Les banques, habituellement si frileuses à prêter de l’argent à des entreprises, même en bonne santé, ont donc vu leurs créances garanties par une caution (l’Etat) présumée solvable. En clair, ces prêts sont garantis ou plus exactement gagés sur la collecte future des impôts que vous paierez et les banques sont donc assurées d’être remboursées.
Pas si sûr …
Bien qu’il soit notoire que les fonctionnaires détestent les entreprises et la notion de profit en lui préférant celles de solidarité et de répartition (étant entendu qu’ils sont eux-mêmes les premiers bénéficiaires de ces deux grands principes), le but de ces prêts était évidemment d’éviter les faillites d’entreprises et une explosion du chômage.
Ce mécanisme, dont on dira, avec beaucoup d’indulgence, qu’il partait d’un bon sentiment, est et sera la source de nombreux effets pervers dont on n’a pas fini de mesurer ni la nature ni l’ampleur.
Jugez plutôt …
-les entreprises souscrivent des prêts en général en vue de financer des investissements. Ici, ce n’est nullement le cas puisque c’est pour financer un arrêt d’activité !
Avec ce mécanisme, on a donc substitué de la dette au chiffre d’affaires et ce n’est pas une situation saine car un prêt bancaire ne correspond pas à une activité, ce n’est pas une ressource normale d’activité. Par contre, il faudra faire du chiffre d’affaires et des bénéfices pour pouvoir le rembourser.
On l’a compris, la perversité du système est que ces prêts ne correspondent pas à un investissement sur une activité future, ils ne financent rien de concret et, comme c’est une dette, il faudra quand même la rembourser. On imagine aisément que les entreprises qui étaient déjà sur le fil du rasoir, avec une rentabilité faible ou nulle, vont automatiquement se retrouver en difficulté lorsqu’il va falloir rembourser.
-Un certain nombre d’entreprises en difficulté, AVANT les mesures administratives, ont sollicité ces prêts et y ont vu une opportunité de gagner du temps. Comme toujours lorsqu’on a recours à ce type de mesures, il y a ce que l’on appelle pudiquement des « effets d’aubaine » ; c’est à dire une forme d’opportunisme. On a donc prolongé artificiellement l’existence d’entreprises en difficulté qui, sans ces prêts, auraient fait faillite quoiqu’il arrive, épidémie ou pas.
Le meilleur indicateur en est la réduction très importante du nombre de faillites en 2020/2021 par rapport à 2019.
-Le gouvernement a évidemment bien senti que tout ce montage était très fragile et a prorogé, à plusieurs reprises, la date de début de remboursement de ces prêts.
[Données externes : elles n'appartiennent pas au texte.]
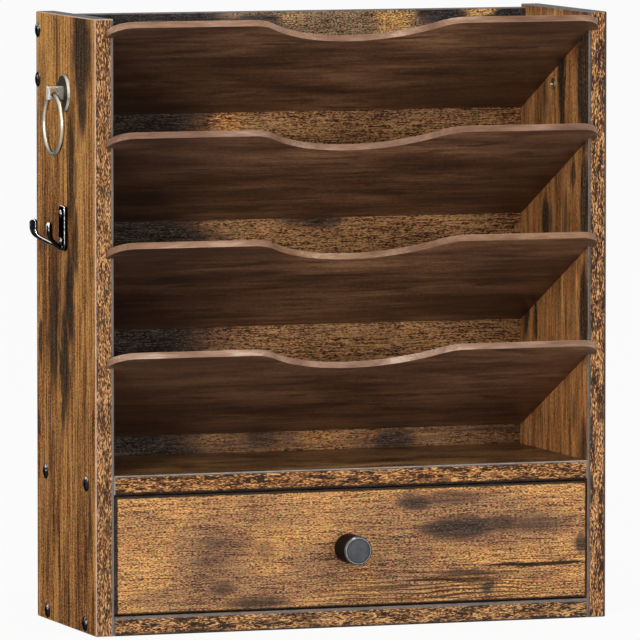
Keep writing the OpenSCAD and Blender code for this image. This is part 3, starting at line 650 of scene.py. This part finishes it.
left_band = edge_band(
    "left_edge_band", "Z", 2, (0.73, 0.70, 0.80), ink=0.76,
    rims=[("X", left_high.x, 1.9, GREY, 0.95), ("X", left_low.x, 0.8, GREY, 0.5)])
right_band = edge_band(
    "right_edge_band", "Z", 7, (0.81, 0.76, 0.86), blobs=0.9,
    rims=[("X", right_low.x, 1.8, BROWN_GREY, 0.9), ("X", right_high.x, 1.6, DARK_GREY, 0.9)])
# The shelf band's lower rim is painted shade of the gap above the drawer.
shelf_band = edge_band(
    "shelf_edge_band", "X", 5, (0.79, 0.70, 0.71), blobs=0.7,
    rims=[("Z", shelf_high.z, 1.3, MID_GREY, 0.9), ("Z", shelf_low.z, 1.7, PAINTED_GAP_SHADE, 0.92),
          ("X", shelf_high.x, 1.2, GREY, 0.9)])
base_band = edge_band(
    "base_edge_band", "X", 11, (0.78, 0.77, 0.88), blobs=0.6,
    rims=[("Z", base_high.z, 1.8, GREY, 0.95), ("Z", base_low.z, 1.4, DARK_GREY, 0.8)])
# The drawer front's edges: darker than the other bands, partly as painted shade of the gap around the
# drawer, with painted shade along the lower edge
plain_band = edge_band(
    "plain_edge_band", "X", 13, (0.62, 0.60, 0.62), rims=[("Z", front_low.z, 1.0, DARK_GREY, 0.8)])

# Copies of one arris in four brightnesses: the lightest is painted light on the left panel's outer arris,
# the pale one painted light on the shelf's upper arris, the grey one a middle tone, and the dark one
# painted shade on lower arrises and round the drawer.
arris_painted_lit = arris("arris_painted_lit", (0.380, 0.240, 0.175), (0.680, 0.480, 0.370))
arris_grey = arris("arris_grey", (0.090, 0.075, 0.066), (0.260, 0.228, 0.202))
arris_upper_painted_lit = arris("arris_upper_painted_lit", (0.170, 0.150, 0.135), (0.420, 0.385, 0.350))
arris_painted_shade = arris("arris_painted_shade", (0.010, 0.009, 0.008), (0.052, 0.044, 0.038))
top_grey = arris("top_grey", (0.030, 0.027, 0.023), (0.075, 0.068, 0.058))
core = particle_core("particle_core")
sheet_rear = hardboard("hardboard_rear", 4)

# Inward faces of a side panel that lie nearer than this to its outer face are cuts
CUT_FLOOR = 11.5 * MM


def side_panel_face(side):
    """Chooser of a side panel's material, with side -1 for the left panel and 1 for the right.

    0 outer face, 1 bands, 2 and 3 outer and inner arrises, 4 cuts, 5 upper and lower ends, 6 inner face.
    """
    def choose(normal, centre):
        if abs(normal.x) > SQUARE:
            if normal.x * side > 0:
                return 0
            return 4 if abs(centre.x) > outer_x - CUT_FLOOR else 6
        if abs(normal.z) > SQUARE:
            return 5
        if abs(normal.y) > SQUARE:
            return 1
        if abs(normal.x) > 0.6:
            return 2 if normal.x * side > 0 else 3
        return 4 if abs(normal.z) > 0.8 and abs(normal.y) > 0.2 else 2
    return choose


def level_board_face(normal, centre):
    """A level board's material: 0 faces, 1 edge bands, 2 upper arrises, 3 lower arrises."""
    if abs(normal.z) > SQUARE:
        return 0
    if abs(normal.y) > SQUARE or abs(normal.x) > SQUARE:
        return 1
    return 3 if normal.z < -0.1 else 2


def upright_board_face(normal, centre):
    """The drawer front's or the rail's material: 0 faces, 1 edges, 2 arrises."""
    if abs(normal.y) > SQUARE:
        return 0
    if abs(normal.z) > SQUARE or abs(normal.x) > SQUARE:
        return 1
    return 2


def letter_board_face(normal, centre):
    """A letter board's material: 0 faces, 1 edge band."""
    upright = Vector((0.0, math.sin(LETTER_SLOPE), math.cos(LETTER_SLOPE)))
    return 0 if abs(normal.dot(upright)) > SQUARE else 1


paint(
    "left_side_panel", [left_face, left_band, arris_painted_lit, arris_grey, core, top_grey, right_face],
    side_panel_face(-1))
paint(
    "right_side_panel", [outer_face, right_band, arris_grey, arris_grey, core, top_grey, right_face],
    side_panel_face(1))
paint("drawer_shelf", [shelf_face, shelf_band, arris_upper_painted_lit, arris_painted_shade], level_board_face)
paint("bottom_board", [inside_face, base_band, arris_grey, arris_painted_shade], level_board_face)
paint("drawer_front", [front_face, plain_band, arris_painted_shade], upright_board_face)
paint("top_rail", [rail_face, top_grey, arris_grey], upright_board_face)
paint("back_sheet", [back_face, sheet_rear], lambda normal, centre: 0 if normal.y < -0.5 else 1)
paint("drawer_bottom", [inside_face, sheet_rear], lambda normal, centre: 0 if normal.z > 0.5 else 1)
for name in ("drawer_left_side", "drawer_right_side", "drawer_back", "drawer_dowels"):
    paint(name, [inside_face])

# Each letter board's painted shade in its middle, and its edge band's tint
LETTER_BOARDS = [
    (0.06, (1.0, 1.0, 1.0)),
    (0.04, (0.90, 0.89, 0.93)),
    (0.0, (0.90, 0.86, 0.80)),
    (0.34, (1.10, 1.16, 1.25)),
]
for number, (deep, band_gain) in enumerate(LETTER_BOARDS, 1):
    faces = walnut(f"walnut_{number}", number, deep)
    edges = walnut_edge(f"walnut_edge_{number}", number, band_gain)
    paint(f"letter_board_{number}", [faces, edges], letter_board_face)
    eased(f"letter_board_{number}", 0.55, 3)

# The painted highlight line lies this far inside the knob's outline
KNOB_LINE_INSET = 0.7 * MM
# The eye of a ring pull starts above its base plate, and the knob's rim lies beyond its waist
BASE_PLATE = 2.1 * MM
KNOB_WAIST = 10 * MM

knob_low, knob_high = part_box("drawer_knob")
knob_line = (
    (knob_low.x + knob_high.x) / 2,
    (knob_low.z + knob_high.z) / 2,
    (knob_high.x - knob_low.x) / 2 - KNOB_LINE_INSET,
)
# Its edge colour is a painted dark reflection where the ring and the boss's rim are seen at a slant; the
# rest is tarnished nickel.
aged_rim_shaded = metal("aged_nickel_rim_shaded", (0.620, 0.540, 0.400), (1.000, 0.940, 0.790), 0.30, edge=(0.085, 0.070, 0.042))
patina = metal("dark_patina", (0.048, 0.048, 0.036), (0.105, 0.103, 0.080), 0.36, grazing=0.45)
satin = metal("satin_nickel", (0.560, 0.535, 0.470), (1.000, 0.965, 0.870), 0.36)
# The hook's, screws' and edges' blacks below get painted highlights where they face the lamps; the first is
# the hook's side faces' copy with its reflection dimmed to keep them dark.
black_side_dimmed = metal(
    "black_side_dimmed", (0.014, 0.014, 0.014), (0.034, 0.034, 0.034), 0.20, grazing=0.25, turned=0.93)
enamel = metal("gloss_black", (0.010, 0.010, 0.010), (0.022, 0.022, 0.022), 0.14, grazing=0.5, turned=0.74)
# Painted glint for the hook's rounds
glint = metal("painted_edge_glint", (0.014, 0.014, 0.014), (0.060, 0.060, 0.060), 0.20, turned=0.52)
dark_zinc = metal(
    "dark_zinc", (0.020, 0.020, 0.022), (0.060, 0.060, 0.066), 0.22, grazing=0.30, turned=0.66)
zinc = metal("bright_zinc", (0.330, 0.325, 0.315), (0.620, 0.610, 0.590), 0.30)
brass_zinc = metal("yellow_zinc", (0.700, 0.580, 0.340), (1.000, 0.930, 0.700), 0.34)
charcoal = metal(
    "brushed_charcoal", (0.028, 0.029, 0.032), (0.060, 0.061, 0.065), 0.38, brush=True, ring=knob_line)
knob_side = metal("knob_side", (0.042, 0.039, 0.034), (0.092, 0.084, 0.072), 0.40, grazing=0.35)
# The knob's front chamfer in a lighter copy of its metal: painted highlight
knob_rim_painted_lit = metal("knob_rim_painted_lit", (0.060, 0.060, 0.062), (0.170, 0.168, 0.164), 0.36)


def boss_face(normal, centre):
    """A ring base's material: 0 bright rim, 1 dark plate face, 2 satin eye."""
    if abs(centre.x) - outer_x > BASE_PLATE:
        return 2
    return 1 if abs(normal.x) > SQUARE else 0


def knob_face(normal, centre):
    """The knob's material: 0 side, 1 face, 2 rim."""
    if abs(normal.y) > SQUARE:
        return 1
    return 2 if normal.y < -0.5 and centre.y < front_y - KNOB_WAIST else 0


for side in ("left", "right"):
    paint(f"{side}_ring_boss", [aged_rim_shaded, patina, satin], boss_face)
    paint(f"{side}_ring", [aged_rim_shaded])
    paint(f"{side}_ring_screw", [brass_zinc])
    paint(f"{side}_panel_screws", [dark_zinc])
    paint(f"{side}_hanger_plate", [zinc])
    eased(f"{side}_ring_boss", 0.35, 3)
    eased(f"{side}_hanger_plate", 0.2, 2)
# The hook's side faces get a copy of its black with a dimmed reflection, as painted shade, and its rounds
# the painted edge glint.
paint("double_hook", [black_side_dimmed, enamel, glint], lambda normal, centre: 0 if abs(normal.x) > 0.9 else 1)
eased("double_hook", 0.5, 3, slot=2, flat=True)
paint("hook_screws", [dark_zinc])
for name in ("hanger_screws", "back_tacks", "drawer_tacks", "knob_screw"):
    paint(name, [zinc])
paint("drawer_knob", [knob_side, charcoal, knob_rim_painted_lit], knob_face)


# Stage, light and camera

FLOOR_HALF = 40.0
FLOOR_COLOR = (0.62, 0.61, 0.60, 1.0)
# The share of plain white in what the camera sees of the floor; the rest takes light and shadow
FLOOR_WHITE = 0.93
# Strength of the world's light on the object
WORLD_LEVEL = 0.60
# Name, place, target, width and height in metres, and watts
LAMPS = [
    ("key", (-2.7, -3.5, 1.5), (0, 0, 0.20), (0.6, 2.6), 82),
    ("overhead", (-0.3, -0.9, 3.0), (0, 0, 0.20), (0.5, 0.5), 14),
    ("low fill", (0.9, -3.6, 0.45), (0, 0, 0.22), (1.4, 0.7), 40),
]


def area_light(name, place, target, size, power):
    data = bpy.data.lights.new(name, "AREA")
    data.shape = "RECTANGLE"
    data.size, data.size_y = size
    data.energy = power
    lamp = bpy.data.objects.new(name, data)
    bpy.context.scene.collection.objects.link(lamp)
    lamp.location = place
    lamp.rotation_mode = "QUATERNION"
    lamp.rotation_quaternion = (Vector(target) - Vector(place)).to_track_quat("-Z", "Y")


def white_floor():
    """A pale floor that is nearly white to the camera and keeps the object's shadow."""
    half = FLOOR_HALF
    mesh = bpy.data.meshes.new("floor")
    corners = [(-half, -half, 0), (half, -half, 0), (half, half, 0), (-half, half, 0)]
    mesh.from_pydata(corners, [], [(0, 1, 2, 3)])
    floor = bpy.data.objects.new("floor", mesh)
    bpy.context.scene.collection.objects.link(floor)
    material = bpy.data.materials.new("pale_floor")
    material.use_nodes = True
    tree = material.node_tree
    tree.nodes.clear()
    output = tree.nodes.new("ShaderNodeOutputMaterial")
    diffuse = tree.nodes.new("ShaderNodeBsdfDiffuse")
    diffuse.inputs["Color"].default_value = FLOOR_COLOR
    glow = tree.nodes.new("ShaderNodeEmission")
    glow.inputs["Strength"].default_value = 1.0
    path = tree.nodes.new("ShaderNodeLightPath")
    seen = tree.nodes.new("ShaderNodeMath")
    seen.operation = "MULTIPLY"
    seen.inputs[1].default_value = FLOOR_WHITE
    mixed = tree.nodes.new("ShaderNodeMixShader")
    tree.links.new(path.outputs["Is Camera Ray"], seen.inputs[0])
    tree.links.new(seen.outputs[0], mixed.inputs["Fac"])
    tree.links.new(diffuse.outputs[0], mixed.inputs[1])
    tree.links.new(glow.outputs[0], mixed.inputs[2])
    tree.links.new(mixed.outputs[0], output.inputs["Surface"])
    mesh.materials.append(material)


def studio_world():
    """Even light of one level on the object; white to the camera, to reflections and through glass."""
    world = bpy.data.worlds.new("studio")
    bpy.context.scene.world = world
    world.use_nodes = True
    tree = world.node_tree
    back = tree.nodes["Background"]
    back.inputs["Color"].default_value = (1, 1, 1, 1)
    path = tree.nodes.new("ShaderNodeLightPath")
    seen = path.outputs["Is Camera Ray"]
    for kind in ("Is Glossy Ray", "Is Transmission Ray"):
        either = tree.nodes.new("ShaderNodeMath")
        either.operation = "MAXIMUM"
        tree.links.new(seen, either.inputs[0])
        tree.links.new(path.outputs[kind], either.inputs[1])
        seen = either.outputs[0]
    strength = tree.nodes.new("ShaderNodeMapRange")
    strength.inputs["To Min"].default_value = WORLD_LEVEL
    strength.inputs["To Max"].default_value = 1.0
    tree.links.new(seen, strength.inputs["Value"])
    tree.links.new(strength.outputs[0], back.inputs["Strength"])


def camera():
    """The camera of the photograph, fitted to the carcass corners."""
    target = Vector((0, 0, 0.190))
    azimuth, elevation, distance = math.radians(-19.03), math.radians(4.62), 5.316
    focus_px, centre_x, centre_y, frame_px, sensor = 8491.0, 321.3, 314.5, 640.0, 36.0
    back = Vector((
        math.sin(azimuth) * math.cos(elevation),
        -math.cos(azimuth) * math.cos(elevation),
        math.sin(elevation),
    ))
    data = bpy.data.cameras.new("camera")
    data.sensor_width = sensor
    data.lens = focus_px / frame_px * sensor
    data.shift_x = (frame_px / 2 - centre_x) / frame_px
    data.shift_y = (centre_y - frame_px / 2) / frame_px
    data.clip_start = 0.1
    data.clip_end = 200.0
    eye = bpy.data.objects.new("camera", data)
    bpy.context.scene.collection.objects.link(eye)
    eye.location = target + back * distance
    eye.rotation_mode = "QUATERNION"
    eye.rotation_quaternion = (-back).to_track_quat("-Z", "Y")
    bpy.context.scene.camera = eye


white_floor()
studio_world()
for lamp in LAMPS:
    area_light(*lamp)
camera()
bpy.context.scene.view_settings.view_transform = "Standard"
En fait, ce mécanisme est exactement le même que celui des banques centrales qui font de l’émission monétaire massive pour permettre aux Etats de financer leurs fins de mois et qui ne peuvent plus arrêter ce mécanisme par crainte que les Etats en question fassent défaut.
-Les PGE ont été consentis par des banques privées mais celles-ci ne sont désormais plus maitres de leur exécution puisque c’est l’administration qui décide qui va rembourser ou pas et quand !
On connait tous cet adage populaire : quand les dettes sont faibles, le débiteur se fait du souci pour savoir comment les rembourser mais quand elles sont très importantes c’est le banquier qui se fait du souci quant au sort de sa créance. Désormais, il faudra ajouter le cas où l’Etat empêche le remboursement !
Nous sommes entrés en plein dans un système d’économie administrée à la soviétique dans laquelle les fonctionnaires de l’Etat ont pris le contrôle indirect des banques et des entreprises et ils se sont lancés dans une dangereuse fuite en avant dans l’accumulation de toujours plus de dettes.
-Ces prêts représentent 142 Md€ et concernent 690.000 entreprises de toutes tailles. La garantie de l’Etat porte donc potentiellement sur 142Mdx0.90 = 128Md€.
Cela fait évidemment beaucoup d’argent et cela constitue une véritable épée de Damoclès sur les budgets futurs puisque le gouvernement a d’ores et déjà hypothéqué les futures recettes fiscales alors qu’il finance déjà la moitié de ses dépenses avec l’emprunt …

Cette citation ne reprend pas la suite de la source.